Unsere Befunde brachten uns zwar nicht direkt in Berührung mit den Problemen der Kompensation und der Dekompensation, wie es vor allem von v. Bergmann und Wollheim an dieser Stelle diskutiert worden ist. Bei unserer Fragestellung spielte der noch vorhandene Rest an Herzkraft, also die Erfassung der Reservekraft des Herzens und die Frage nach der Leistungsfähigkeit die Hauptrolle, während völlig dekompensierte Kranke selbstverständlich von der Untersuchung ausgenommen werden mußten. Anderseits wird durch unsere Untersuchungen besonders deutlich, welch fließende Uebergänge sich zwischen Kompensation und Dekompensation finden. Patienten mit absoluter Dekompensation in einem Zustand, wo in der Ruhe bereits die Herzleistung nicht mehr auslangt und es infolgedessen zu schweren Koordinationsstörungen im gesamten Kreislaufsystem kommt, zu Stauungen, Oedemen, Vermehrung der zirkulierenden Blutmenge, Dyspnoe, konnten nur untersucht werden, wenn sie, relativ unempfindlich gegen ihre vorhandene Herzschwäche, trotzdem zu geringen körperlichen Leistungen sich fähig fühlten. In diesen ausgesprochenen Fällen, wo Stauungsleber und Oedeme bestanden, zeigte sich eindeutig die Unfähigkeit des Herzens zur Steigerung seiner Leistung. Aber wir konnten auch erhebliche Störungen bei solchen Kranken aufdecken, die für die Ruhe sich noch in einem Zustand subjektiver Kompensation befanden. Schließlich konnten wir sogar bei kompensierten Klappenfehlerkranken, die sich zu jeder körperlichen Leistung fähig fühlten und ihrem oft anstrengenden Beruf ohne Beschwerden nachgingen, Abweichungen in der Kreislaufreaktion nach der Arbeit feststellen, die für eine letzten Endes den Herzgefäßapparat belastende Anpassung bei der durch den Klappendefekt verursachte Umstellung der Gesamtzirkulation sprechen. Es kommt die ganze Lebendigkeit im Kreislaufgeschehen in unser Blickfeld, indem sich alle Uebergänge vom Höhepunkt der Leistungsfähigkeit eines kompensierten Herzens bis zum voll entwickelten Bild der Herzschwäche mit immer krankhafterem beschleunigtem Herzjagen und kleinem abnormem Schlagvolumen abzeichnen, mit dem der erlahmende Herzmuskel die Aufrechterhaltung der Zirkulation erstrebt.

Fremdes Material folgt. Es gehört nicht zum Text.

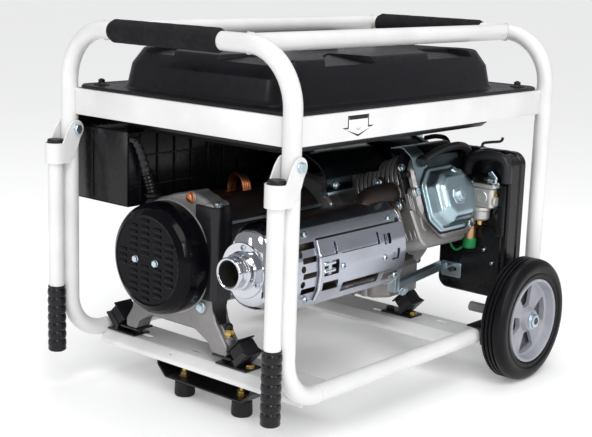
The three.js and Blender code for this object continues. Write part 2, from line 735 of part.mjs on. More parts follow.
// Rolled sheet with closed ends that turns the fan's air down over the barrel.
function coolingShroud() {
  const [y, z, outer] = [-30, 350, 56];
  const point = (radius, angle) => [
    y + radius * Math.cos(angle * Math.PI / 180), z + radius * Math.sin(angle * Math.PI / 180)];
  const angles = [...Array(10).keys()].map((i) => 25 + 13 * i);
  const rim = angles.map((angle) => point(outer, angle));
  const sheet = [...rim, ...angles.map((angle) => point(outer - SHEET, angle)).reverse()];
  return join(
    prism("x", polygon(sheet), 128, 262), prism("x", polygon(rim), 128, 130),
    prism("x", polygon(rim), 260, 262));
}

function fanHousing() {
  const [back, front] = FAN_X;
  return lathe("x", [
    [FAN_R - SHEET, back], [FAN_R, back], [FAN_R, front - 10], [FAN_R - 10, front],
    [62, front], [62, front - SHEET], [FAN_R - 11.2, front - SHEET],
    [FAN_R - SHEET, front - 11.2], [FAN_R - SHEET, back]], LINE, 28);
}

function recoilCover() {
  const [back, front] = [FAN_X[1] + GAP, 324];
  const dish = lathe("x", [
    [0, front], [66, front], [78, front - 10], [78, back], [75, back],
    [75, front - 11.2], [64.8, front - SHEET], [0, front - SHEET]], LINE, 24);
  const slots = [];
  for (let i = 0; i < 12; i++) {
    const angle = Math.PI / 6 * (i + 0.5);
    const slot = box(front - 6, front + 2, -3, 3, -11, 11);
    slot.rotateX(angle);
    slots.push(slot.translate(
      0, AXIS_Y - 44 * Math.sin(angle), AXIS_Z + 44 * Math.cos(angle)));
  }
  return cut(dish, ...slots);
}

function recoilHandle() {
  const [y, z] = [AXIS_Y, AXIS_Z - 18];
  return join(
    rod([324.3, y, z], [338, y, z], 9, 12),
    rod([341, y - 42, z], [341, y + 42, z], 10, 12));
}

function carburettor() {
  const [x0, x1] = [222, AIR_X[0] - GAP];
  const middle = x0 + 11.5;
  return join(
    box(x0, x1, CARB_Y - 69, CARB_Y + 24, CARB_Z - 24, CARB_Z + 40),
    rod([middle, BOWL_Y - 12, CARB_Z - 42], [middle, BOWL_Y - 12, CARB_Z - 20], 11, 14),
    rod([middle, BOWL_Y + 7, CARB_Z - 68], [middle, BOWL_Y + 7, CARB_Z - 20], 10, 12),
    rod([middle, BOWL_Y + 7, CARB_Z - 88], [middle, BOWL_Y + 7, CARB_Z - 66], 11.4, 12));
}

// Bent rod that turns on top of the air cleaner.
function chokeLever() {
  const low = AIR_Z[1] + GAP;
  const [x, y] = CHOKE;
  return join(
    rod([x, y, low], [x, y, low + 3], 7, 12),
    rod([x, y, low + 2], [x, y, low + 10], 2.6, 8),
    rod([x - 2, y + 0.6, low + 8], [x + 44, y - 12.4, low + 8], 2.6, 8),
    rod([x + 42, y - 11.8, low + 7], [x + 46, y - 13, low + 16], 2.6, 8));
}

function airCleaner() {
  const shape = roundRect(AIR_Y[0], AIR_Y[1], AIR_Z[0], AIR_Z[1], 20);
  const [back, front] = AIR_X;
  const inner = roundRect(AIR_Y[0] + 3, AIR_Y[1] - 3, AIR_Z[0] + 3, AIR_Z[1] - 3, 17);
  const throat = rod([back - 2, CARB_Y, CARB_Z], [back + 5, CARB_Y, CARB_Z], 14, 16);
  return cut(
    prism("x", shape, back, front), prism("x", inner, back + 3, front - 3), throat);
}

function supportStrut() {
  const bar = prism("y", polygon([
    [161, 70], [176, 222], [176, AIR_X[0] - GAP], [179, AIR_X[0] - GAP], [179, 221],
    [164, 70]]), -132, -116);
  return join(bar, box(68, 71, -132, -116, 161, 206), box(
    AIR_X[0] - GAP - 2.5, AIR_X[0] - GAP, -138, -116, 150, 186));
}

add("crankcase", crankcase(), CAST);
add("cylinder_head", cylinderHead(), CAST);
add("valve_cover", valveCover(), SATIN_STEEL);
add("cooling_shroud", coolingShroud(), ZINC);
add("fan_housing", fanHousing(), BLACK);
add("recoil_cover", recoilCover(), BLACK);
add("recoil_handle", recoilHandle(), DARK_PLASTIC);
add("carburettor", carburettor(), CAST);
add("choke_lever", chokeLever(), ZINC);
add("air_cleaner", airCleaner(), BLACK);
add("air_cleaner_strut", supportStrut(), ZINC);

// ---------------------------------------------------------------- muffler
// Hollow rounded body, drawn in towards the outlet in three steps, with the exhaust
// elbow welded into its top.
function muffler() {
  const section = (inset) => {
    const [y, z] = MUFFLER_HALF.map((half) => half - inset);
    return roundRect(MUFFLER_Y - y, MUFFLER_Y + y, MUFFLER_Z - z, MUFFLER_Z + z, y - 3);
  };
  const [x0, x1] = MUFFLER_X;
  const outer = join(
    prism("x", section(20), x0, x1, 4), prism("x", section(9), x0 + 9, x1, 4),
    prism("x", section(2), x0 + 20, x1, 4), prism("x", section(0), x0 + 32, x1, 5));
  const inner = prism("x", section(2), x0 + 34, x1 - 2, 5);
  const port = rod([x0 - 2, MUFFLER_Y, PIPE_Z], [x0 + 36, MUFFLER_Y, PIPE_Z], 18, 16);
  const elbow = bentTube([
    [66 - GAP, MUFFLER_Y, ELBOW_Z], [-20, MUFFLER_Y, ELBOW_Z],
    [-20, MUFFLER_Y, ELBOW_Z - 30]], [21], 20, 16, 4);
  return cut(outer.add(solid(elbow)), inner, port);
}

function mufflerOutlet() {
  const [out, plate] = [-330, MUFFLER_X[0] - GAP];
  const centre = [MUFFLER_Y, PIPE_Z];
  return lathe("x", [
    [19.5, out], [24.8, out], [24.8, -313], [28, -312], [28, plate - 4], [43, plate - 3],
    [43, plate], [19.5, plate], [19.5, out]], centre, 24);
}

// Curved guard in front of the muffler, standing on four studs.
function mufflerShield() {
  const outer = [
    [-138, 324], [-153, 315], [-167, 299], [-176, 272], [-178, 250], [-175, 222],
    [-166, 201], [-153, 189], [-140, 183]];
  const towards = (value, middle) => value + 1.8 * Math.sign(middle - value);
  const inner = outer.map(([y, z]) => [towards(y, MUFFLER_Y), towards(z, MUFFLER_Z)]);
  const plate = prism("x", polygon([...outer, ...inner.reverse()]), -262, 25);
  const studs = [];
  for (const x of [-190, 0]) {
    for (const z of [222, 270]) {
      const face = MUFFLER_Y - MUFFLER_HALF[0] - GAP;
      studs.push(rod([x, -175, z], [x, face, z], 4, 8));
    }
  }
  const slots = [];
  for (let i = 0; i < 4; i++) {
    const x = -186 + i * 50;
    slots.push(box(x, x + 34, -190, -165, 243, 251));
  }
  return cut(join(plate, ...studs), ...slots);
}

add("muffler", muffler(), SATIN_STEEL);
add("muffler_outlet", mufflerOutlet(), CHROME);
add("muffler_shield", mufflerShield(), CHROME);

// ---------------------------------------------------------------- control panel
const LID_X = [-230, -120];
const LID_Z = 388;
const KEY = [20, 395];
const BREAKER = [-30, 395];

// Sheet box open toward the operator, hung under the tank shelf.
function panelCase() {
  const outer = box(...PANEL_X, ...PANEL_Y, ...PANEL_Z);
  const inner = box(
    PANEL_X[0] + SHEET, PANEL_X[1] - SHEET, PANEL_Y[0] + SHEET, PANEL_Y[1] + 1,
    PANEL_Z[0] + SHEET, PANEL_Z[1] - SHEET);
  return cut(outer, inner);
}

function panelFace() {
  const [x0, x1] = PANEL_X;
  const [z0, z1] = [PANEL_Z[0], SHELF_Z[0] - GAP];
  const sockets = LID_X.map((x) => rod([x, 205, LID_Z], [x, FACE_Y + 3, LID_Z], 29, 20));
  const key = rod([KEY[0], 215, KEY[1]], [KEY[0], FACE_Y + 2, KEY[1]], 14, 16);
  const plate = join(box(x0, x1, PANEL_Y[1] + GAP, FACE_Y, z0, z1), ...sockets, key);
  const wells = LID_X.map((x) => rod([x, FACE_Y - 22, LID_Z], [x, FACE_Y + 9, LID_Z], 24, 20));
  const slot = box(BREAKER[0] - 9, BREAKER[0] + 9, 240, 260, BREAKER[1] - 16, BREAKER[1] + 16);
  return cut(plate, ...wells, slot);
}

function outletLid(x) {
  const back = FACE_Y + 3 + GAP;
  const lid = rod([x, back, LID_Z], [x, back + 4, LID_Z], 30, 20);
  const knuckle = rod([x - 16, back + 2, LID_Z + 34], [x + 16, back + 2, LID_Z + 34], 4, 10);
  return join(lid, knuckle, box(x - 12, x + 12, back, back + 3.5, LID_Z + 20, LID_Z + 34));
}

function ignitionKey() {
  const back = FACE_Y + 2 + GAP;
  return join(
    rod([KEY[0], back, KEY[1]], [KEY[0], back + 4, KEY[1]], 9, 16),
    box(KEY[0] - 3, KEY[0] + 3, back + 3, back + 22, KEY[1] - 12, KEY[1] + 12));
}

function breakerSwitch() {
  const [x, z] = BREAKER;
  return join(
    rod([x - 8.4, 245, z], [x + 8.4, 245, z], 8, 16),
    box(x - 6, x + 6, 246, 259, z - 2, z + 5));
}

add("panel_case", panelCase(), DARK_STEEL);
add("panel_face", panelFace(), DARK_PLASTIC);
add("outlet_lid_left", outletLid(LID_X[0]), GREY_PLASTIC);
add("outlet_lid_right", outletLid(LID_X[1]), GREY_PLASTIC);
add("ignition_key", ignitionKey(), DARK_PLASTIC);
add("breaker_switch", breakerSwitch(), RED_PLASTIC);

export default model;
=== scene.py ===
from math import copysign, cos, pi, radians, sin, sqrt, tan
import bmesh
import bpy
from mathutils import Matrix, Vector


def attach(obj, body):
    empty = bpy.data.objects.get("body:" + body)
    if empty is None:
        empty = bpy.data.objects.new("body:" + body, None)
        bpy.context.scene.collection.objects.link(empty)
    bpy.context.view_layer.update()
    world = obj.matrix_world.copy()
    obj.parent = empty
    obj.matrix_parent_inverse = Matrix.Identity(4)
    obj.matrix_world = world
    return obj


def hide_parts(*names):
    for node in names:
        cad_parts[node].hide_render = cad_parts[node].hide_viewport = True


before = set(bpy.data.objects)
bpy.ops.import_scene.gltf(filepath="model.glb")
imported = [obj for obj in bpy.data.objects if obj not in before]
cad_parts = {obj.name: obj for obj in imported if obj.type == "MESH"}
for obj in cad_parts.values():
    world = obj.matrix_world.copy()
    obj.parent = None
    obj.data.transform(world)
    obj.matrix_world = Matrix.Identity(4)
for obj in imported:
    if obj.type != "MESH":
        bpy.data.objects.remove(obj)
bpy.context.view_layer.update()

# Lengths are millimetres, with x = 0 midway between the end tubes; Piece.done moves each mesh
# by SHIFT into the part's own frame and makes it metres.
# The near side is -Y (muffler), the far side +Y (panel), lift handles at -X, wheels at +X.
MM = 0.001
SHIFT = 14.25


# ------------------------------------------------------------------ materials
def new_material(name, color, rough, metal=0.0, **shader):
    """A Principled material; shader sets plain sockets such as coat or sheen."""
    mat = bpy.data.materials.new(name)
    mat.use_nodes = True
    bsdf = mat.node_tree.nodes["Principled BSDF"]
    bsdf.inputs["Base Color"].default_value = (*color, 1)
    bsdf.inputs["Roughness"].default_value = rough
    bsdf.inputs["Metallic"].default_value = metal
    for key, value in shader.items():
        bsdf.inputs[key.replace("_", " ").title().replace("Ior", "IOR")].default_value = value
    return mat


class Nodes:
    """Small helper that wires procedural detail into a material."""

    def __init__(self, mat):
        self.tree = mat.node_tree
        self.bsdf = self.tree.nodes["Principled BSDF"]
        self.where = self.add("ShaderNodeTexCoord").outputs["Object"]
        self.height = None

    def add(self, kind, **props):
        node = self.tree.nodes.new(kind)
        for key, value in props.items():
            setattr(node, key, value)
        return node

    def link(self, out, into):
        self.tree.links.new(out, into)

    def stretched(self, scale):
        mapping = self.add("ShaderNodeMapping")
        self.link(self.where, mapping.inputs["Vector"])
        mapping.inputs["Scale"].default_value = scale
        return mapping.outputs["Vector"]

    def noise(self, scale, detail=3.0, rough=0.55, stretch=None):
        node = self.add("ShaderNodeTexNoise")
        self.link(self.stretched(stretch) if stretch else self.where, node.inputs["Vector"])
        node.inputs["Scale"].default_value = scale
        node.inputs["Detail"].default_value = detail
        node.inputs["Roughness"].default_value = rough
        return node.outputs["Fac"]

    def cells(self, scale):
        node = self.add("ShaderNodeTexVoronoi")
        self.link(self.where, node.inputs["Vector"])
        node.inputs["Scale"].default_value = scale
        return node.outputs["Distance"]

    def ramp(self, fac, stops):
        node = self.add("ShaderNodeValToRGB")
        self.link(fac, node.inputs["Fac"])
        elements = node.color_ramp.elements
        while len(elements) < len(stops):
            elements.new(0.5)
        for element, (place, color) in zip(elements, stops):
            element.position = place
            grey = not hasattr(color, "__len__")
            element.color = (color, color, color, 1) if grey else (*color, 1)
        return node.outputs["Color"]

    def tint(self, fac, low, high, start=0.35, end=0.65):
        """Base colour that wanders between two colours."""
        self.link(self.ramp(fac, [(start, low), (end, high)]), self.bsdf.inputs["Base Color"])

    def gloss(self, fac, low, high):
        self.link(self.ramp(fac, [(0.35, low), (0.65, high)]), self.bsdf.inputs["Roughness"])

    def bump(self, fac, depth):
        """Adds a bump of this depth in millimetres over what is there already."""
        node = self.add("ShaderNodeBump")
        node.inputs["Strength"].default_value = 1
        node.inputs["Distance"].default_value = depth * MM
        self.link(fac, node.inputs["Height"])
        if self.height is not None:
            self.link(self.height, node.inputs["Normal"])
        self.height = node.outputs["Normal"]
        self.link(self.height, self.bsdf.inputs["Normal"])


def shade(color, factor):
    return tuple(min(1.0, c * factor) for c in color)


def surface(name, color, rough, metal, tint, gloss, bumps, **shader):
    """Wandering colour and gloss over layers of bump; each noise is (scale, detail, rough)."""
    mat = new_material(name, color, rough, metal, **shader)
    n = Nodes(mat)
    noise, low, high, *span = tint
    n.tint(n.noise(*noise), shade(color, low), shade(color, high), *span)
    noise, low, high = gloss
    n.gloss(n.noise(*noise), rough * low, min(1, rough * high))
    for noise, depth in bumps:
        n.bump(n.noise(*noise) if len(noise) > 1 else n.cells(*noise), depth)
    return mat


def painted(name, color, rough, peel=0.06, coat=0.25, spread=0.06, shine=0.5):
    """Sprayed enamel: orange peel, faint cloudiness and handling marks."""
    return surface(name, color, rough, 0, ((9, 4), 1 - spread, 1 + spread),
                   ((60, 5, 0.7), 0.85, 1.25), [((420, 2), peel)],
                   coat_weight=coat, coat_roughness=0.12, specular_ior_level=shine)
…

Ziehen wir jetzt die Schlüsse, die sich für die Klinik und damit auch für die Praxis ergeben, so glauben wir mit unserer Methodik zur Messung der Kreislauffunktion einen Weg zur objektiven Erfassung der Herzkraft gewiesen zu haben. Wenn auch unser Material, das sich auf 250 Einzeluntersuchungen an 90 Versuchspersonen mit weit über 2000 Azetylenanalysen erstreckt, noch zu klein ist, um zu definitiven Ergebnissen zu kommen, so hat sich die Differentialdiagnose zwischen Herzleiden mit Beteiligung des Herzmuskels oder des Klappenapparates gegenüber den einfachen Vasoneurosen oder Herzneurosen stets feststellen lassen. Der abnorm hingezogene Kurvenabfall wies stets auf organische Defekte hin. Wir möchten deshalb glauben, daß bei genügender Erfahrung die Methode vor allem für die Begutachtung fraglicher Herzkrankheiten und für die Frage nach der restierenden Herzkraft von Wichtigkeit sein wird.